Wildlife Friends Foundation Thailand (WFFT) is a registered foundation (non-profit) NGO (non-governmental organization) in Thailand, founded in 2001 by Edwin Wiek. The foundation has several different projects including animal rescue, rehabilitation and veterinary assistance to wild animals in Thailand. It also is active in promoting the protection of wildlife, their natural habitat and the natural environment. This is done through educational initiatives for local Thai people as well as tourists. WFFT operate a rescue center and wildlife refuge, including an Elephant refuge. WFFT responds to reports by the public and government officials of wildlife in need of care. Many of these rescued wild animals are kept as pets illegally, or are found injured. WFFT is known for their public stand against the so-called Tiger Temple and its ongoing violations of laws regarding keeping protected wildlife.

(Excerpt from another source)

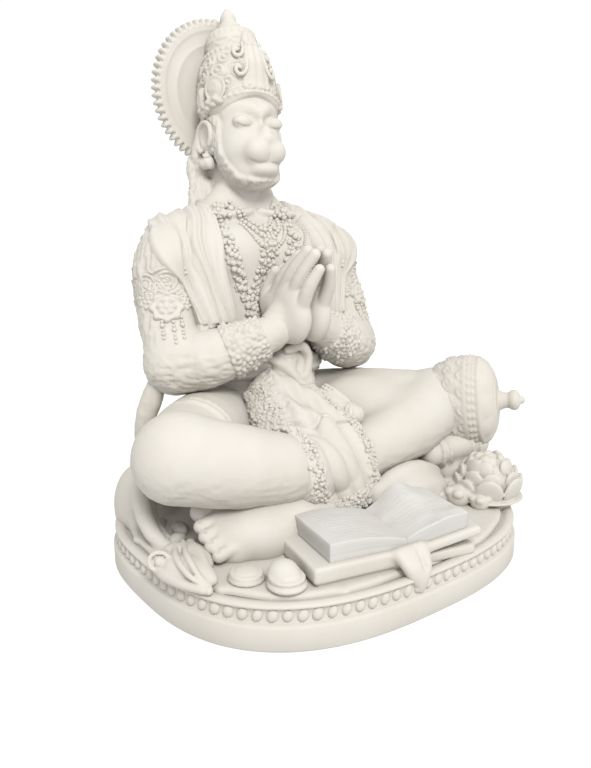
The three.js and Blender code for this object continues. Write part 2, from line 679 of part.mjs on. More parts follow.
const castStone = new THREE.MeshStandardMaterial({ color: 0xe9e3da, roughness: 0.8, metalness: 0 });
const figure = new THREE.Mesh(geometryOf(cast), castStone);
figure.name = 'hanuman_figure';

const group = new THREE.Group();
group.add(figure);

export default group;
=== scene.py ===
# The looks of a seated Hanuman statuette in matte off-white cast stone.
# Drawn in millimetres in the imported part's frame, modelled as clay on grids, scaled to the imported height.
from copy import deepcopy
from functools import reduce
from itertools import cycle, product

import bpy
import numpy as np
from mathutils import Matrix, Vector
from numpy import arctan2, array, clip, concatenate, cos, cross, hypot, interp, linspace, maximum
from numpy import meshgrid, minimum, pi, radians, sin, sqrt, stack, where


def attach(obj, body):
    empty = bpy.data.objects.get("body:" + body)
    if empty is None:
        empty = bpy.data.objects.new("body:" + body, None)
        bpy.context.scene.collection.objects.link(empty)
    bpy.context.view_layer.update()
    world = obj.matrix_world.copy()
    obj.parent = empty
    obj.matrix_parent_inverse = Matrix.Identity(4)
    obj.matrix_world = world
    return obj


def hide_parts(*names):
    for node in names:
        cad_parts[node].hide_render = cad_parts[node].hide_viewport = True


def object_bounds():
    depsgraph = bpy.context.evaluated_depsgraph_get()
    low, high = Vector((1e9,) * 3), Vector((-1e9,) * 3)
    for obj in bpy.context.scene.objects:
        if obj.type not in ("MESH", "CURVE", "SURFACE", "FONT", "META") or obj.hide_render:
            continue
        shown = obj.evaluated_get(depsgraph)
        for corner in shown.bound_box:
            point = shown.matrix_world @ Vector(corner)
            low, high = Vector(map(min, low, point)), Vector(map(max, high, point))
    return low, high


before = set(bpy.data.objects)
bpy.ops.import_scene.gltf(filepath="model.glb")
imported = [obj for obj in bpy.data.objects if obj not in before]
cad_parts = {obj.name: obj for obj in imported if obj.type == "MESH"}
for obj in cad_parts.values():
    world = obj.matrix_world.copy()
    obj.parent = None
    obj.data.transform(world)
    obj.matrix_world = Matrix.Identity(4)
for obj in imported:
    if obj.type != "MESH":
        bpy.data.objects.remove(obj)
NODE = "hanuman_figure"
CAD_LOW, CAD_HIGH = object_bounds()
DRAWN_HEIGHT = 190.0
MM = (CAD_HIGH.z - CAD_LOW.z) / DRAWN_HEIGHT
FULL_TURN = 2 * pi
UP = array([0, 0, 1])
FLIP = array([-1, 1, 1])

rng = np.random.default_rng(11)


def vec(*values):
    return array(values, np.float32)


# Noise, curves and directions
HASH = (73856093, 19349663, 83492791)
MIXER = 1274126177


def blended(t, value_at):
    """Values at the eight corners of a cell, weighted by the place t in it."""
    return sum(where(c, t, 1 - t).prod(-1) * value_at(c) for c in product((0, 1), repeat=3))


def noise(p, size, seed=0):
    """Smooth noise between -1 and 1, in cells of the given size."""
    q = np.asarray(p, float) / np.asarray(size, float) + seed * 13.7
    cell = np.floor(q).astype(np.int64)
    t = q - cell

    def corner(c):
        n = np.bitwise_xor.reduce((cell + c) * HASH, axis=-1)
        n = (n ^ (n >> 13)) * MIXER & 0x7FFFFFFF
        return ((n ^ (n >> 15)) & 0xFFFF) / 32767.5 - 1

    return blended(t * t * (3 - 2 * t), corner)


def flat_noise(x, y, size, seed):
    return noise(stack([x, y, 0 * x], -1), size, seed)


def ridges(p, size, seed, depth=2):
    """Noise folded into sharp ridges, for strokes of fur and hair."""
    return 1 - depth * abs(noise(p, size, seed))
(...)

Edwin Wiek published an open letter in The Nation (Thailand) in 2012, indicating that park officials may be complicit in murdering adult elephants in order to capture baby elephants to be used in Tourism shows and elephant rides. Shortly thereafter, several park officials went into hiding. The head of the Parks department then conducted a raid on WFFT with around 150 armed park agents, seizing 99 of 400 animals in the WFFT wildlife refuge. The court case found several people guilty, including Wiek, and penalized them with fines and suspended jail sentences. Two years later an appeals court reversed all charges.

== Volunteering at WFFT ==
WFFT accepts and invites volunteers from all over the world and in Thailand to come in and support the various animal rescue projects. Volunteer accommodation has basic amenities and is onsite in and around the animals. Volunteers stay a minimum of 1 week and some stay long term 6 months plus.